Movies: Whiplash
I don't know how to begin this review except to take the Lord's name in vain as a way to express how much I loved Whiplash. Goddamn, that was a great movie.
Directed by Damien Chazelle, Whiplash is a small masterpiece. Unlike the huge epics and blatant Oscar bait commonly released during this time of year, Whiplash is small, unpretentious, and comes out of nowhere to get up in your face and slap you upside the head with its intensity. Everything about it--the fresh jazz soundtrack, the quick cuts and sharp camera angles, and the ferocity of both J.K. Simmons and Miles Teller's performances--is designed to leave you breathless.

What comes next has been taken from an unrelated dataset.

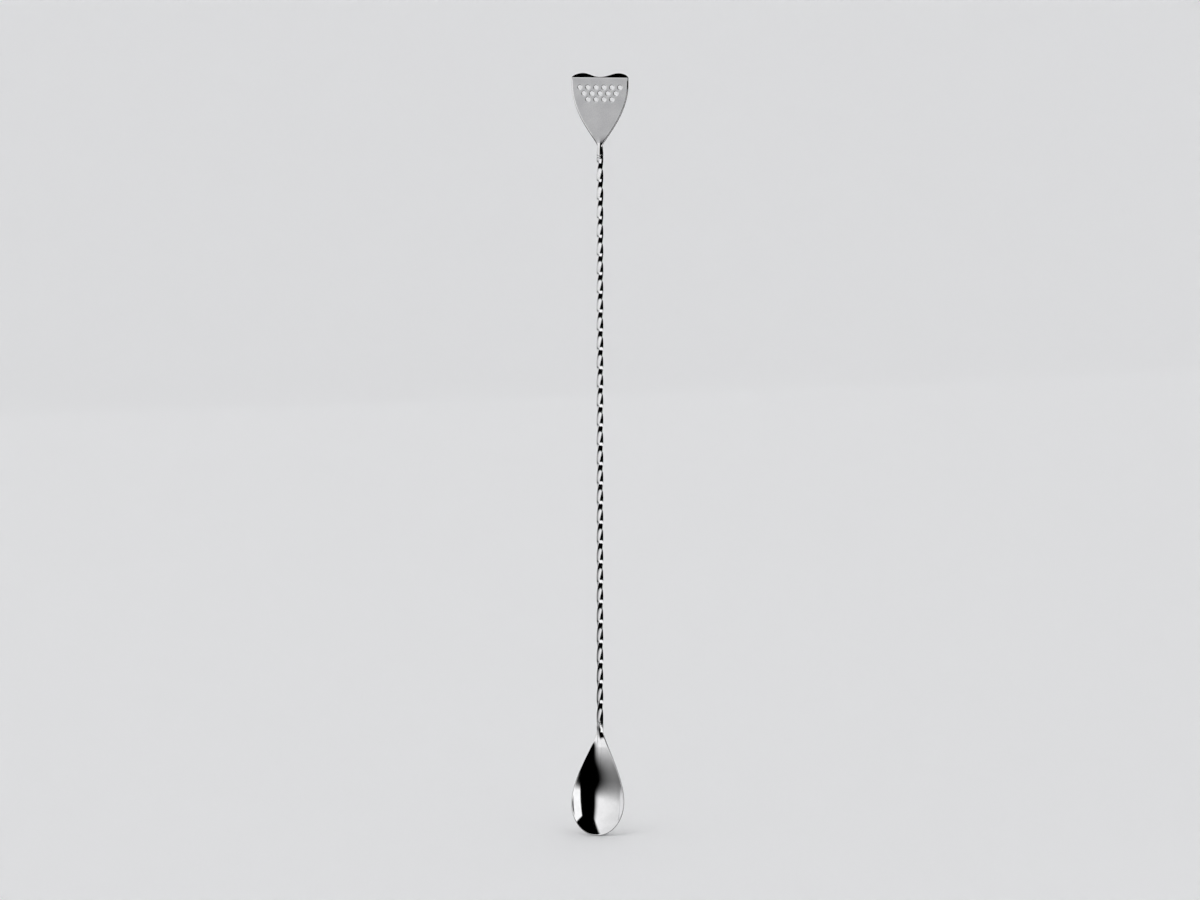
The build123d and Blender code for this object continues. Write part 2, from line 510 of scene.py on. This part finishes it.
# ---------------------------------------------------------------------------------------
# Strainer head: one bent sheet with a neck, two lobes and rows of drain holes
# ---------------------------------------------------------------------------------------
HEAD_WIDTH = 26.3
HEAD_HEIGHT = 35.7
HEAD_THICKNESS = 1.4
HEAD_NECK_LENGTH = 4.5
HEAD_SHOULDER_WIDTH = 2.6
HEAD_EDGE = 0.62  # width of the rounded edge round the plate
LIP_EDGE = 0.25  # and round the lip
LIP_ANGLE = radians(58)
LIP_LOBE_LENGTH = 3.8
LIP_LOBE_OFFSET = 8.3
LIP_DIP_LENGTH = 0.8
FRONT_BEND = 0.3
BACK_BEND = 0.15
HOLE_RADIUS = 0.975
HOLE_ROUND = 0.3
HOLE_PITCH = 3.7
ROW_PITCH = 2.75
FIRST_ROW_BELOW_BEND = 4.4
HOLES_PER_ROW = (6, 5, 4)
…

Miles Teller plays 19-year-old Andrew Neiman, a first-year at a prestigious music conservatory who dreams of being a great jazz drummer like his idol, Buddy Rich. Andrew is plucked from his lower level music class by Terrence Fletcher (J.K. Simmons) and given a shot as a drum alternate for Fletcher's elite studio band class. It becomes apparent on Andrew's first day in studio band that Fletcher is manipulative and abusive toward his students--he humiliates and insults the members of his (suspiciously all-male) class for the slightest mistake and drops and adds new members on a whim. After Fletcher spends class screaming at Andrew, slapping him in the face, and throwing a chair at his head, Andrew goes home and practices the drums until his hands bleed. So begins the emotionally abusive, practically sadomasochistic relationship between the two men: one who wants to be "one of the greats" and the other who wants to discover and, in his sick way, mentor a revolutionary musician.
There are plenty of characters in Whiplash, but they all serve as props to the central relationship between Fletcher and Andrew. This is one of the only weakness of the film. Andrew's father starts out as a solid character--taking his son to the movies, arguing that being a musical genius isn't worth it if you end up dead at 34 (as Charlie Parker did), and coming to his son's rescue when it seems that the young man might be losing it. But ultimately, Andrew's father only serves as the audience's surrogate: the voice of reason Andrew stalwartly ignores as he becomes more and more invested in meeting Fletcher's challenges.
Andrew also has a love interest who certainly could have been fleshed out as a character in her own right. Instead, she is merely a prop to reveal Andrew's youthful arrogance. He dumps her early on, implying strongly that she'll just hold him back from his destiny.
The dismissiveness with which the secondary characters are treated is mirrored in the way that Fletcher treats the other drummers in his band. Once Fletcher sees Andrew's potential, he uses the other drummers (there are three guys, including Andrew, vying for one part during a climatic scene) as a way to manipulate Andrew into performing even better. While Andrew appears single-minded in his drive to become as excellent a jazz drummer as humanly possible, Fletcher is equally focused on bringing out the talents of one special player--even if it is detrimental to the band as a whole.
Miles Teller and J.K. Simmons turn in brilliant performances. Simmons is terrifying as Fletcher, and he teeters on the brink between playing a sincerely passionate man who wants to push students beyond what they ever believed they could achieve and playing a cartoon villain. In fact, Simmons does occasionally let his inner cartoon villain come out, but he does so in such a masterful, believable way that you totally buy it. I totally bought that the young men in his studio band would put up with Fletcher's bullshit and abuse in order to have potential doors open for them down the line.
Teller, who took drum lessons in order to learn how to fake-play in this movie, captures the masculine bravado of a 19-year-old boy who is deeply talented and knows it. Andrew lives in a black and white world: it's all or nothing for him. He will either be one of the greatest musicians of his generation, or he'll be nothing.
Taken together, Simmons and Teller's performances almost blend into one. Their anger, their passion, their talent, and their disturbing willingness to use one another to accomplish their goals swirls into a fucked up teacher/student relationship like I've never seen before. And what I loved about Whiplash is Chazelle's unwillingness to come down against Fletcher's abusive teaching tactics and Teller's unhealthy single-mindedness. In fact, the end of the movie seems to suggest that Fletcher is right to push his students to their extremes and to pit students against each other in order to uncover the true talent of one particular student. The film is a blunt, stark look at what it takes to be the best. Whiplash asks "is it worth it to give up your life in service to your craft?" and it answers its own question: "for a true artist, yes."